Image: Pro-Hamas at Harvard. YouTube screen grab.
Wexler describes how the Israelis had wonderful visions of peace and cooperation. Not so the Arabs to whom he spoke. They didn’t mention the word “peace,” denied co-existence, and spoke in coded terms of a continued occupation. In other words, they saw the Oslo Accords as a pause, not an end, to their continued war against Israel.
Wexler tried to explain to Israelis that the Arabs didn’t share their goals, and he asked the Arab organizations with which he spoke questions about “terrorism, cooperation and even budget.” When he brought up those issues, “the interviewee would slam on the brakes.” And every time, Wexler would be told the same thing:
“When you are in Haifa meeting with Itijaa, you can ask that question to Ameer Makhoul.” Itijaa was an Arab civil rights organization. Ameer Makhoul was its executive director. It became clear to me that Ameer Makhoul had some type of control over all the Arab NGOs I was speaking to.
When Wexler and his Israeli colleague, Debra London, finally did meet with Makhoul, they discovered that he had detailed information about every meeting Wexler had previously had with the Arab organizations.
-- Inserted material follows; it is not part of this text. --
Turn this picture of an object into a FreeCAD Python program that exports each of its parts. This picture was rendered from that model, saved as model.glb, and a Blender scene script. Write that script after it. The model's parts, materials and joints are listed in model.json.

Additionally, Makhoul had an equally detailed dossier about all facets of Wexler’s life, a clear intimidation tactic. Then, having put Wexler in his place, Makhoul explained the plan the Palestinians would put into effect under cover of the Oslo Accords and with the money soon to be flowing in:
“And now, Gary Wexler,” he sat down, “let me give you more direct answers.” He looked me straight in the eye. “Just like you were a Zionist campus activist, we will create, over the next years, Palestinian campus activists in America and all over the world. Bigger and better than any Zionist activists. Just like you spent your summers on the kibbutz, we will bring college students to spend their summers in refugee camps and work with our people. Just like you have been part of creating global pro-Israel organizations, we will create global pro-Palestinian organizations. Just like you today help create PR campaigns and events for Israel, so will we, but we will get more coverage than you ever have.”
He stood again this time, right over me. “You wonder how we will make this happen, how we will pay for this? Not with the money from your liberal Jewish organizations who are now funding us. But from the European Union, Arab and Moslem governments, wealthy Arab people and their organizations. Eventually, we will not take another dollar from the Jews.”
The meeting ended, Makhoul called the Ford Foundation to accuse Wexler of threatening him, and Makhoul was eventually arrested as a Syrian spy. But none of that’s important.
What’s important is that Makhoul and those allied with him did exactly as promised: They flooded the world—the media and academia—with anti-Israel propaganda, starting with the Muhammed al-Dura hoax. Writes Wexler:
As the years went on, I began to see what Ameer Makhoul had laid out to me taking shape. The PR coverage was first: The Muhammad al-Durrah incident in Gaza, when a 12-year-old boy was shot to death on the second day of the Second Intifada, capturing global headlines. The Mavi Marmara, the Turkish Flotilla to Gaza that the Israelis stormed, killing several Palestinian activists, grabbing global headlines. I knew the Mavi Marmara was manufactured for the exposure it would gain.
Then the campuses: The creation of Apartheid Week worldwide. The growth of BDS. The student volunteers who began by the thousands to work in the Palestinian territories and its refugee camps. The shocking creation of anti-Zionist Jewish student groups.
What we’re seeing today is not an accident. It’s part of a deliberate, well-funded plan to say that terrorists who bake babies ovens, rape women to death, and torture young children before murdering them have the moral high ground when held up against a liberal democracy that, when fighting a hot war, tries to evacuate the enemy’s civilians. And the plan is succeeding, probably far beyond Makhoul’s wildest dreams.